Quels sont les grands freins aujourd’hui  à ce changement de cap ? La recherche de croissance est-elle compatible avec la transition, ou doit-on envisager un renversement des modèles ? 

Les ménages, les entreprises et les pouvoirs publics ont chacun leur part dans ce changement de cap. Mais l’ampleur des changements à effectuer nécessite une mise en cohérence et une coordination des actions dont seuls les pouvoirs publics sont capables. C’est à eux de dessiner un cap, de faire évoluer la fiscalité, de faire pression dans le cadre des accords internationaux à ce que les entreprises vertueuses ne soient pas pénalisées par des concurrents moins regardants, etc. 

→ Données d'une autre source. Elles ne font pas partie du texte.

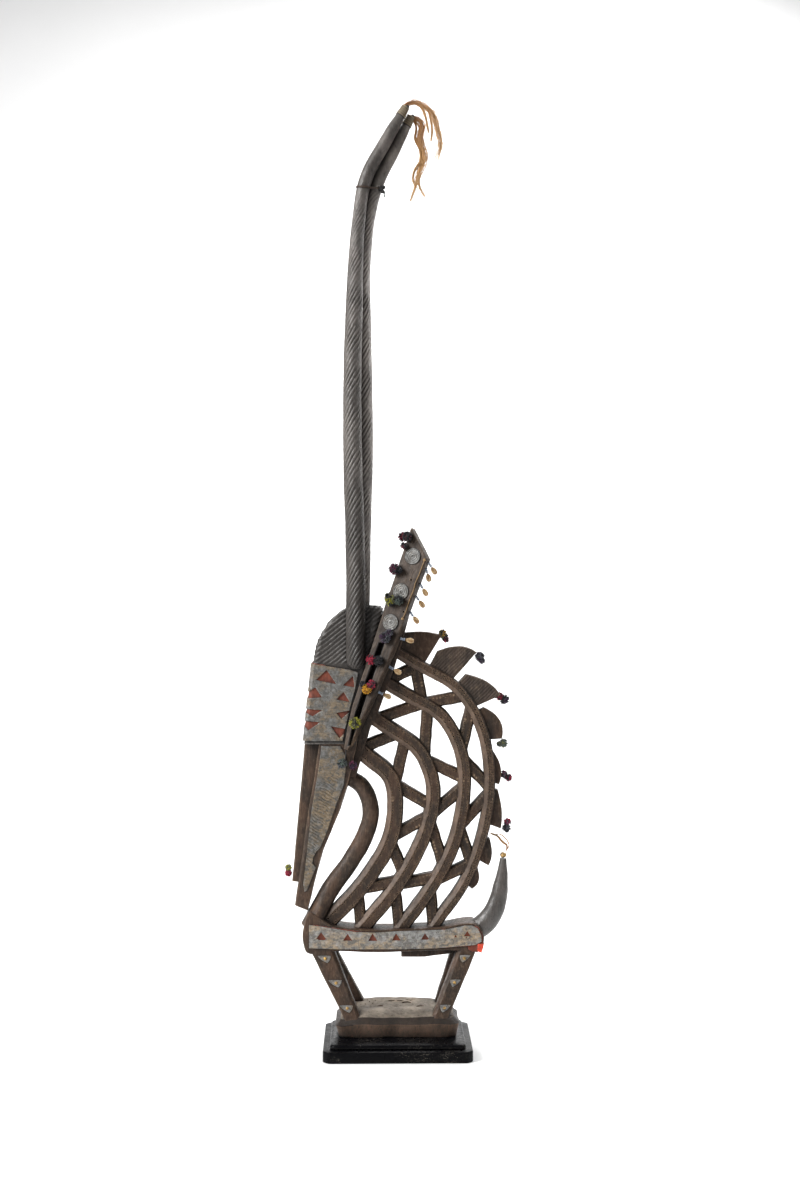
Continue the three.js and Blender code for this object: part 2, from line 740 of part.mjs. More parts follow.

En démocratie, ils ne peuvent agir  avec ambition que si l’opinion publique est majoritairement convaincue de  la nécessité de ce changement de cap. Il me semble qu’elle mûrit ; la mobilisation des jeunes et le résultat aux élections européennes l’ont montré. Le plus dur reste à faire quand même. Investir plus, réduire ses achats de consommation courante, faire attention aux impacts de ces gestes quotidiens, accepter de payer plus cher ce qui est polluant… Ce sont des changements d’habitude pas faciles à accepter. D’autant que nos concitoyens sont attentifs à ce que ces changements soient justes et que les efforts soient partagés. La recherche de la croissance pour la croissance ne doit plus être dans nos pays développés l’objectif des politiques économiques. C’est ce qu’a fait la Nouvelle-Zélande avec son budget "bien-être" . Ce que nos concitoyens veulent c’est un emploi digne, une alimentation saine, une qualité de relations sociales et un pouvoir d’achat suffisant, et en tous les cas réparti de manière assez juste. Ceci ne nécessite pas nécessairement une croissance exponentielle du PIB.